-- Data shown --
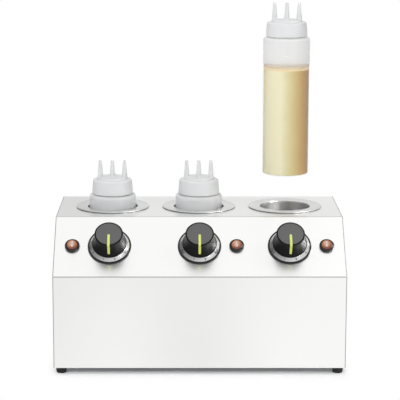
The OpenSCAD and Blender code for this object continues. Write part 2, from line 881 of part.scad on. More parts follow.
// Outline of the space inside a bottle up to its shoulder, smaller by a margin
function bottle_inside(margin, top) =
    let (r = bottle_r - bottle_wall - margin, c = heel_r - bottle_wall / 2, ramp = 4 * c)
    concat(
        [[0, bottle_wall + push_up + margin], [r - ramp, bottle_wall + push_up + margin]],
        arc([r - c, bottle_wall + c + margin], c, -90, 0, arc_steps),
        [[r, top], [0, top]]
    );

module bottle_body(i) {
    r = bottle_r;
    inner_r = bottle_r - bottle_wall;
    shoulder_inner = shoulder_r - bottle_wall;
    z_turn = bottle_shoulder_h - shoulder_r;
    ring_w = 2 * heel_r;
    color("white", 0.6) at_bottle(i) difference() {
        union() {
            rotate_extrude() polygon(concat(
                [[0, push_up], [r - ring_w - heel_r, push_up], [r - ring_w, 0]],
                arc([r - heel_r, heel_r], heel_r, -90, 0, arc_steps),
                arc([r - shoulder_r, z_turn], shoulder_r, 0, 90, arc_steps),
                [[neck_r, bottle_shoulder_h], [neck_r, neck_top], [0, neck_top]]
            ));
            for (z = [bottle_shoulder_h + thread_pitch:thread_pitch:neck_top - thread_h])
                translate([0, 0, z]) rotate_extrude() polygon([
                    [neck_r - thread_depth, -thread_h / 2], [neck_r, -thread_h / 2],
                    [neck_r + thread_depth, 0],
                    [neck_r, thread_h / 2], [neck_r - thread_depth, thread_h / 2]
                ]);
        }
        rotate_extrude() polygon(bottle_inside(0, z_turn));
        rotate_extrude() polygon(concat(
            [[0, z_turn - through], [inner_r, z_turn - through]],
            arc([r - shoulder_r, z_turn], shoulder_inner, 0, 90, arc_steps),
            [[neck_r - bottle_wall, bottle_shoulder_h - bottle_wall]],
            [[neck_r - bottle_wall, neck_top + through], [0, neck_top + through]]
        ));
    }
}

module bottle_body_1() { bottle_body(0); }
module bottle_body_2() { bottle_body(1); }
module bottle_body_3() { bottle_body(2); }

module sauce_3() {
    color("khaki") at_bottle(2) rotate_extrude() polygon(bottle_inside(sauce_play, sauce_h));
}

module bottle_cap(i) {
    top_r = cap_top_d / 2;
    disc_r = disc_d / 2;
    disc_edge = disc_h / 4;
    color("white", 0.8) at_bottle(i) difference() {
        union() {
            rotate_extrude() polygon(concat(
                [[0, cap_low], [cap_low_d / 2, cap_low]],
                arc([top_r - cap_round, cap_top - cap_round], cap_round, 0, 90, arc_steps),
                [[disc_r + disc_edge, cap_top], [disc_r, disc_top - disc_edge]],
                [[disc_r - disc_edge, disc_top], [0, disc_top]]
            ));
            for (k = columns) translate([k * nozzle_step, 0, disc_top - disc_h / 2])
                cylinder(d1 = nozzle_root_d, d2 = nozzle_tip_d, h = nozzle_h + disc_h / 2, $fn = small_fn);
        }
        translate([0, 0, cap_low - through]) cylinder(r = cap_inner_r, h = cap_h - cap_wall + through);
        translate([0, 0, cap_low]) cylinder(r = disc_r - cap_wall, h = cap_h + disc_h - cap_wall);
        for (k = columns) translate([k * nozzle_step, 0, disc_top - cap_wall - through])
            cylinder(d1 = nozzle_root_d - 2 * nozzle_wall, d2 = nozzle_hole_d,
                     h = nozzle_h + cap_wall + 2 * through, $fn = small_fn);
    }
}

module bottle_cap_1() { bottle_cap(0); }
module bottle_cap_2() { bottle_cap(1); }
module bottle_cap_3() { bottle_cap(2); }

// Feet and fasteners

module foot(sx, sy) {
    low_r = foot_low_d / 2;
    color("black") translate([sx * (x_side - foot_inset), sy * (body_d / 2 - foot_inset), 0]) difference() {
        rotate_extrude() polygon(concat(
            [[0, 0]],
            arc([low_r - foot_round, foot_round], foot_round, -90, 0, arc_steps),
            [[foot_top_d / 2, foot_h], [0, foot_h]]
        ));
        screw_hole(2 * (foot_h + through));
        translate([0, 0, -through])
            cylinder(d = screw_head_d + 4 * screw_play, h = foot_recess + through, $fn = small_fn);
    }
}

module foot_1() { foot(-1, -1); }
module foot_2() { foot(1, -1); }
module foot_3() { foot(-1, 1); }
module foot_4() { foot(1, 1); }

module foot_screws() {
    grip = foot_h - foot_recess + 2 * sheet_t;
    color("silver") at_feet() {
        translate([0, 0, foot_recess]) rotate([180, 0, 0]) pan_screw(grip + nut_h + sheet_t);
        translate([0, 0, foot_recess + grip]) nut();
    }
}

module housing_screws() {
    color("silver") {
        at_base_screws() rotate([180, 0, 0]) pan_screw(screw_l);
        at_lip_screws() pan_screw(screw_l);
        at_inlet_screws() {
            translate([0, 0, inlet_t - inlet_sink])
                cylinder(d1 = inlet_screw_d, d2 = inlet_head_d, h = inlet_sink, $fn = small_fn);
            translate([0, 0, -screw_l])
                cylinder(d = inlet_screw_d, h = screw_l + inlet_t / 2, $fn = small_fn);
            translate([0, 0, -sheet_t - inlet_nut_h])
                cylinder(d = inlet_nut_w / cos(30), h = inlet_nut_h, $fn = 6);
        }
    }
}

// Power inlet

module at_inlet() {
    translate([inlet_x, y_back, z_base + inlet_z]) rotate([-90, 0, 0]) mirror([0, 1, 0]) children();
}

module socket_prism(grow, low, high) {
    w = socket_w / 2 + grow;
    h = socket_h / 2 + grow;
    cut = socket_h / 4;
    translate([0, 0, low]) linear_extrude(high - low)
        polygon([[-w, -h], [w, -h], [w, h - cut], [w - cut, h], [-w + cut, h], [-w, h - cut]]);
}

module power_inlet() {
    color("black") difference() {
        at_inlet() difference() {
            union() {
                translate([-inlet_w / 2, -inlet_h / 2, 0]) cube([inlet_w, inlet_h, inlet_t]);
                socket_prism(socket_wall, inlet_t - socket_depth - inlet_back, inlet_t / 2);
            }
            socket_prism(0, inlet_t - socket_depth, inlet_t + through);
            inlet_pin_set(inlet_t - socket_depth - inlet_back - through, running_play);
        }
        at_inlet_screws() {
            translate([0, 0, -through])
                cylinder(d = inlet_screw_d + 2 * screw_play, h = inlet_t + 2 * through, $fn = small_fn);
            translate([0, 0, inlet_t - inlet_sink - screw_play])
                cylinder(d1 = inlet_screw_d, d2 = inlet_head_d + 2 * screw_play + through,
                         h = inlet_sink + screw_play + through / 2, $fn = small_fn);
        }
    }
}

module inlet_pin(x, y, low, play) {
    high = inlet_t - pin_short;
    translate([x - pin_w / 2 - play, y - pin_h / 2 - play, low])
        cube([pin_w + 2 * play, pin_h + 2 * play, high - low]);
}

module inlet_pin_set(low, play) {
    for (s = sides) inlet_pin(s * pin_side, -pin_drop, low, play);
    inlet_pin(0, pin_rise, low, play);
}

module inlet_pins() {
    low = pin_room + y_well + heater_r + heater_t - y_back;
    color("gold") at_inlet() inlet_pin_set(low, 0);
}

module terminal_block() {
    way = block_w / block_ways;
    color("ivory") translate([pitch / 2, block_y, z_base + sheet_t]) difference() {
        translate([-block_w / 2, -block_d / 2, 0]) cube([block_w, block_d, block_h]);
        for (k = [0:block_ways - 1], s = sides)
            translate([(k - (block_ways - 1) / 2) * way, s * block_d / 4, block_h - block_hole_depth])
                cylinder(d = block_hole_d, h = block_hole_depth + through, $fn = small_fn);
    }
}

side_panel_left();
side_panel_right();
top_panel();
front_panel();
rear_panel();
base_plate();
well_1();
well_2();
well_3();
well_seals();
well_nuts();
heater_band_1();
heater_band_2();
heater_band_3();
thermostat_1();
thermostat_2();
thermostat_3();
capillary_1();
capillary_2();
capillary_3();
bulb_clips();
thermostat_screws();
thermostat_shaft_1();
thermostat_shaft_2();
thermostat_shaft_3();
dial_rim_1();
dial_rim_2();
dial_rim_3();
dial_scale_1();
dial_scale_2();
dial_scale_3();
knob_1();
knob_2();
knob_3();
knob_pointer_1();
knob_pointer_2();
knob_pointer_3();
switch_body_1();
switch_body_2();
switch_body_3();
switch_rocker_1();
switch_rocker_2();
switch_rocker_3();
bottle_body_1();
bottle_body_2();
bottle_body_3();
bottle_cap_1();
bottle_cap_2();
bottle_cap_3();
sauce_3();
foot_1();
foot_2();
foot_3();
foot_4();
foot_screws();
housing_screws();
power_inlet();
inlet_pins();
terminal_block();
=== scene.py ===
# %% [markdown]
# # A warmer for three squeeze bottles of sauce
# The cabinet is folded from brushed stainless steel. Three drawn steel wells hang in its deck, and a dial
# and a lit rocker switch for each well sit on the slope in front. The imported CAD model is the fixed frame:
# every piece made here takes its place and its main sizes from that frame and rides on one of its bodies.

# %% The frame
import json
import math

import bmesh
import bpy
import numpy as np
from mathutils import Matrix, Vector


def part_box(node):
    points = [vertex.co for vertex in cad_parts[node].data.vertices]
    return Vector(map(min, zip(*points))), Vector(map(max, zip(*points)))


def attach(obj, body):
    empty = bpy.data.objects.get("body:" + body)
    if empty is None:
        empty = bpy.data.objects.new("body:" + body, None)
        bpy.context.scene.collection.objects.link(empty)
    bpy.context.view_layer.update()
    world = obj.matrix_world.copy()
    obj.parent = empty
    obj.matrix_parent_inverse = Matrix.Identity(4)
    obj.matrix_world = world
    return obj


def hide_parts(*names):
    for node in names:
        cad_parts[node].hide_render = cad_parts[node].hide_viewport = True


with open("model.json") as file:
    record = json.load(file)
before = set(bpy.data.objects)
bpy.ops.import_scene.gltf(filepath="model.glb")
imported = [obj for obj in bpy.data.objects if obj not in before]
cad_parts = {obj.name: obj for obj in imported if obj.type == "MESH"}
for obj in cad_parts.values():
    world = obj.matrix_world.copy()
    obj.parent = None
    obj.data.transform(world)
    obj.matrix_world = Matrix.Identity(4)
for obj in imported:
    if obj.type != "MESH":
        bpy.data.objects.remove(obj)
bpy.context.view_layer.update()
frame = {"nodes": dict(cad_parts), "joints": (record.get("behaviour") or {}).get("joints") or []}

MM = 0.001
ORDER = (1, 2, 3)
nodes = frame["nodes"]
joints = {joint["name"]: joint for joint in frame["joints"]}

# %% [markdown]
# ## Camera
# The photograph is taken from a little above the deck, square to the front and from over two metres away.
# Its verticals are parallel, which needs a lens moved far down against the sensor. Only as much of that
# movement is kept as shift as leaves the object inside every other view; the rest is tilt.

# %% Camera
CAMERA_PLACE = (-0.02617, -2.29091, 0.68896)
CAMERA_PITCH = math.radians(-10.2509)
CAMERA_LENS = 141.418
CAMERA_SENSOR = 36.0
CAMERA_SHIFT = (0.0465, -0.07)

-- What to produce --
Using the data above, repeat exactly the lines that begin at the line with "side_panel_left();" and end at the line with "obj.matrix_parent_inverse = Matrix.Identity(4)", both ends included.

-- Answer in full --
side_panel_left();
side_panel_right();
top_panel();
front_panel();
rear_panel();
base_plate();
well_1();
well_2();
well_3();
well_seals();
well_nuts();
heater_band_1();
heater_band_2();
heater_band_3();
thermostat_1();
thermostat_2();
thermostat_3();
capillary_1();
capillary_2();
capillary_3();
bulb_clips();
thermostat_screws();
thermostat_shaft_1();
thermostat_shaft_2();
thermostat_shaft_3();
dial_rim_1();
dial_rim_2();
dial_rim_3();
dial_scale_1();
dial_scale_2();
dial_scale_3();
knob_1();
knob_2();
knob_3();
knob_pointer_1();
knob_pointer_2();
knob_pointer_3();
switch_body_1();
switch_body_2();
switch_body_3();
switch_rocker_1();
switch_rocker_2();
switch_rocker_3();
bottle_body_1();
bottle_body_2();
bottle_body_3();
bottle_cap_1();
bottle_cap_2();
bottle_cap_3();
sauce_3();
foot_1();
foot_2();
foot_3();
foot_4();
foot_screws();
housing_screws();
power_inlet();
inlet_pins();
terminal_block();
=== scene.py ===
# %% [markdown]
# # A warmer for three squeeze bottles of sauce
# The cabinet is folded from brushed stainless steel. Three drawn steel wells hang in its deck, and a dial
# and a lit rocker switch for each well sit on the slope in front. The imported CAD model is the fixed frame:
# every piece made here takes its place and its main sizes from that frame and rides on one of its bodies.

# %% The frame
import json
import math

import bmesh
import bpy
import numpy as np
from mathutils import Matrix, Vector


def part_box(node):
    points = [vertex.co for vertex in cad_parts[node].data.vertices]
    return Vector(map(min, zip(*points))), Vector(map(max, zip(*points)))


def attach(obj, body):
    empty = bpy.data.objects.get("body:" + body)
    if empty is None:
        empty = bpy.data.objects.new("body:" + body, None)
        bpy.context.scene.collection.objects.link(empty)
    bpy.context.view_layer.update()
    world = obj.matrix_world.copy()
    obj.parent = empty
    obj.matrix_parent_inverse = Matrix.Identity(4)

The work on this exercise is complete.